Die Bundesregierung hat darauf hingewiesen, dass es nach der wohl überwiegenden
Meinung in der Rechtsprechung und der Literatur verfassungsrechtlich nicht zulässig
ist, Kinder zum Besuch einer Kindertageseinrichtung zu verpflichten. Nach Artikel 6
Abs. 2 Satz 1 Grundgesetz sind die Eltern grundsätzlich zur Betreuung der Kinder
verpflichtet und berechtigt, die Betreuung auszuüben. Hierdurch ist ihnen ein
Abwehrrecht vor staatlichen Eingriffen in Fragen der Kinderfürsorge und
Kindererziehung gegeben. Hierzu gibt es zahlreiche Gerichtsentscheidungen, z. B. die
Entscheidungen BVerfGE 4, 52 (57); 24, 119 (138). Auch wenn das Kind vom Besuch
einer Kindertagesstätte profitieren kann, würde die geforderte Kindergartenpflicht in
dieses Grundrecht der Eltern zur Erziehung ihrer Kinder eingreifen.
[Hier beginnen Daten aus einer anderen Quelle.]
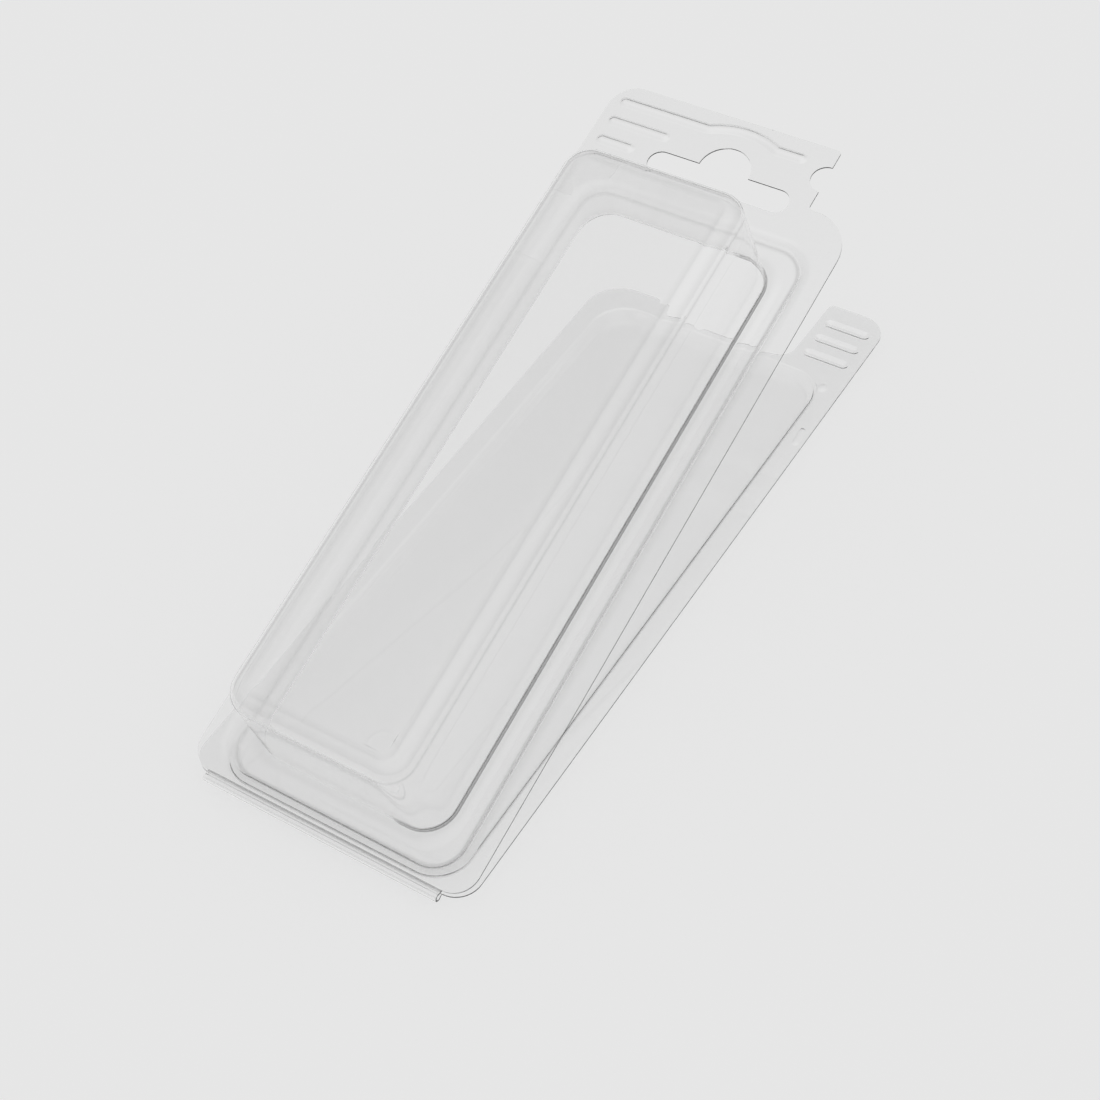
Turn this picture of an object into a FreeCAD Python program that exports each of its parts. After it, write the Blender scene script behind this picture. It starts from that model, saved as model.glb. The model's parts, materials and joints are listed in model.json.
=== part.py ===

Voraussetzung für eine staatliche Intervention ist eine auf elterlichem Fehlverhalten
beruhende schwerwiegende Beeinträchtigung des Kindeswohls. In diesen Fällen ist
der Staat aufgrund seines sog. Wächteramtes gemäß Artikel 6 Abs. 2 Satz 2
Grundgesetz zum Eingreifen befugt. Diese hohe Schwelle wird nach den Darlegungen
der Bundesregierung bei den vorgetragenen Gründen für eine Kitapflicht jedoch nicht
erreicht. Das Nichterlernen der deutschen Sprache verschlechtert die
Teilhabechancen der Kinder zwar, gefährdet jedoch nicht ihr Kindeswohl. Weiterhin
steht nach den Ausführungen der Bundesregierung der Beweis aus, dass die Kinder
in Kitas allgemein besser betreut würden als zu Hause. Die Kita falle auch nicht unter
den staatlichen Schulauftrag aus Artikel 7 Abs. 1 Grundgesetz. Dieser betrifft die
Schule als eine auf Dauer angelegte Einrichtung, die ein „zusammenhängendes und
planmäßiges Unterrichtsprogramm in mehreren Fächern anbietet“ (BVerfGE 75, 40
(77)). Kennzeichnend für die Kindertagesbetreuung ist im Gegensatz zum
Schulunterricht jedoch, dass ein ganzheitlicher Ansatz der Bildung, Betreuung und
Erziehung zum Ausdruck kommt. Es geht damit nicht um eine öffentliche Beschulung,
sondern um öffentliche Ergänzung der Betreuung der Kinder. Eine frühere Beschulung
der Kinder wäre dagegen anders zu betrachten als eine Verpflichtung zum Besuch
eines Kindergartens.
Der Petitionsausschuss ist daher der Auffassung, dass es sinnvoller ist, Hürden, die
den frühen Besuch einer Kindertageseinrichtung oder einer Kindertagespflege vor
allem für bestimmte Gruppen erschweren, abzubauen. Zum Stichtag 1. März 2015
nutzten bundesweit insgesamt 693.343 Kinder unter 3 Jahren Tagesbetreuungs-
angebote. Zwischen 2006 und 2015 wurden damit über 407.000 Plätze für Kinder unter
3 Jahren geschaffen. Der Petitionsausschuss hält es für sinnvoll, das Angebot
weiterhin auszubauen. Außerdem weist der Petitionsausschuss darauf hin, dass die

Länder zunehmend versuchen, durch beitragsfreie Jahre vor der Einschulung die
Betreuungsquote zu erhöhen. Hierdurch soll insbesondere eine rechtzeitige
Sprachförderung erfolgen.
Die vom Petenten geforderte Kindergartenpflicht hält der Petitionsausschuss daher
nicht für einführbar. Er empfiehlt, das Petitionsverfahren abzuschließen, da dem
Anliegen nicht entsprochen werden konnte.